You can plant broccoli seeds directly in the garden around 4-6 weeks before the usual last frost date. In cold climates, cover the area for 2 weeks before planting, as well as after. If you are in a warmer climate, plant around March. When the seedlings appear, thin them to 9 inches apart.
Growing Broccoli And Harvesting
Once the seedlings are thinned and established, you can add compost to the surrounding soil from time to time. Water it in but do not let it touch the plants.
Weed around the growing broccoli plants frequently or cover the soil with a weed deterrent, such as mulch or fabric.

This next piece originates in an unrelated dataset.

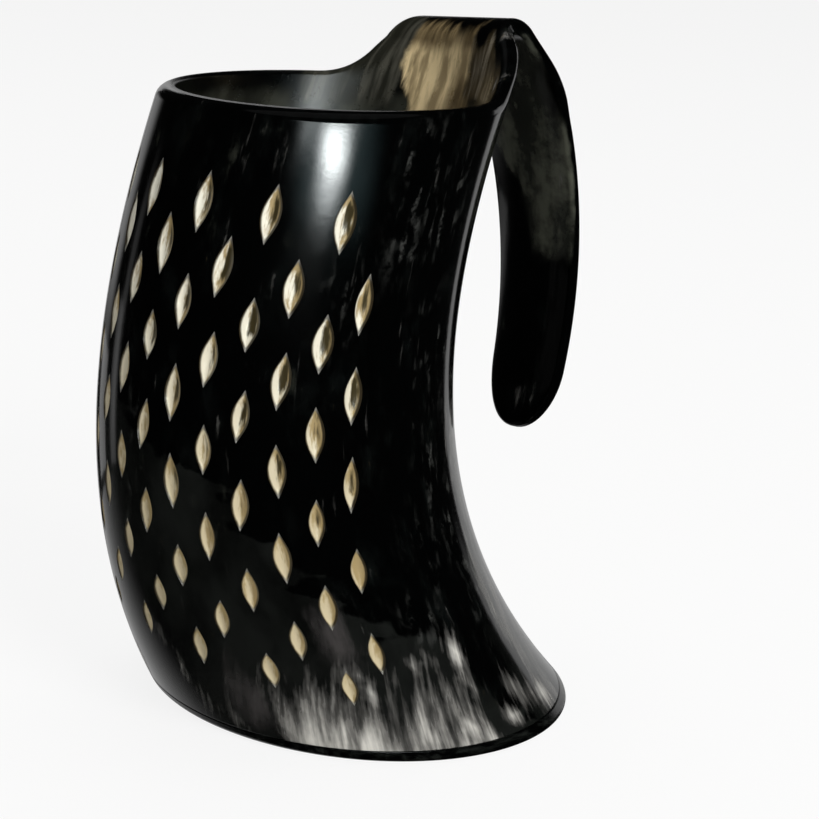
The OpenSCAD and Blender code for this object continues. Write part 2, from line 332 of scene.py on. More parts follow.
def edge_loop(cup):
    """The edge of the horn from the seam round to the seam again: the rim is the line l = 0."""
    quarter = np.linspace(0, math.pi/2, FILLET_STEPS + 1)
    fillet = cup.root_fillet*(1 - np.cos(quarter))
    riser = np.linspace(cup.root_fillet, cup.riser_l + cup.bend_l, RISER_STEPS + 1)[1:]
    leg = np.linspace(cup.riser_l + cup.bend_l, cup.strap_l - cup.end_l, LEG_STEPS + 1)[1:]
    tip = cup.strap_l - cup.end_l + cup.end_l*np.sin(np.linspace(0, math.pi/2, TIP_STEPS + 1))[1:]
    up = np.concatenate([fillet, riser, leg, tip])
    near, far = strap_angles(cup, up)
    before = np.linspace(SEAM, math.pi - near[0], RIM_STEPS, endpoint=False)
    after = np.linspace(math.pi + far[0], SEAM + 2*math.pi, RIM_STEPS//8 + 1)[1:]
    a = np.concatenate([before, math.pi - near, (math.pi + far)[-2::-1], after])
    l = np.concatenate([0*before, up, up[-2::-1], 0*after])
    return a, l


def inward(cup, a, l):
    """Steps of a and l per metre that lead square away from the edge, into the sheet: the direction
    across the normal and the edge, written in the two slopes by least squares. Gives the direction
    and the normal too."""
    by_a, by_l, normal = slopes(cup, a, l, cup.wall/2)
    along = unit(by_a*np.gradient(a)[:, None] + by_l*np.gradient(l)[:, None])
    along[0] = along[-1] = unit(by_a[0])
    into = np.cross(along, normal)
    aa, al, ll = (by_a*by_a).sum(-1), (by_a*by_l).sum(-1), (by_l*by_l).sum(-1)
    ia, il = (into*by_a).sum(-1), (into*by_l).sum(-1)
    det = aa*ll - al*al
    return (ia*ll - il*al)/det, (il*aa - ia*al)/det, into, normal


def lip(cup, a, l):
    """The rounded edge, a profile carried along the edge loop: a quarter circle down from the outer
    face, a flat, and a quarter circle up to the inner face. Gives a, l, t and the normals on a grid."""
    risen = ease(l/cup.riser_l)[:, None]
    outer_r, inner_r = mix(cup.lip_r, cup.edge_r, risen), mix(cup.lip_inner_r, cup.edge_r, risen)
    quarter = np.linspace(0, math.pi/2, LIP_STEPS + 1)
    cos, sin = 1 - np.cos(quarter), 1 - np.sin(quarter)
    back = np.concatenate([outer_r*sin, inner_r*cos], 1)
    depth = np.concatenate([outer_r*cos, cup.wall - inner_r*sin], 1)
    da, dl, into, normal = inward(cup, a, l)
    lean = np.concatenate([quarter, quarter + math.pi/2])[None, :, None]
    normals = normal[:, None]*np.cos(lean) - into[:, None]*np.sin(lean)
    return a[:, None] + back*da[:, None], l[:, None] + back*dl[:, None], depth, normals


# Notches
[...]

Combat Common Pests While Growing Broccoli
Like all of the brassica family, broccoli can be attacked by pests including aphids, caterpillars, mildew, clubroot and cabbage root fly. If you identify any of these on your plants, take action immediately. Some can be treated with products from the nursery, others are more serious and you must remove them from your garden immediately. Caterpillars can be picked off and squished or, if you’re a softie like me, released far enough away that they won’t crawl back.
Harvest when the flowers are budding and green, but before they turn yellow or open. You can either snap or cut the stalks.
Freezing is a great way to make the most out of growing broccoli in your garden. Simply cut the head into spears and blanch them by boiling for 2-3 minutes in salted water, then dropping into cold water to stop the cooking process.
Then, let them cool for 5-10 minutes, patting them dry with absorbent paper and freeze right away.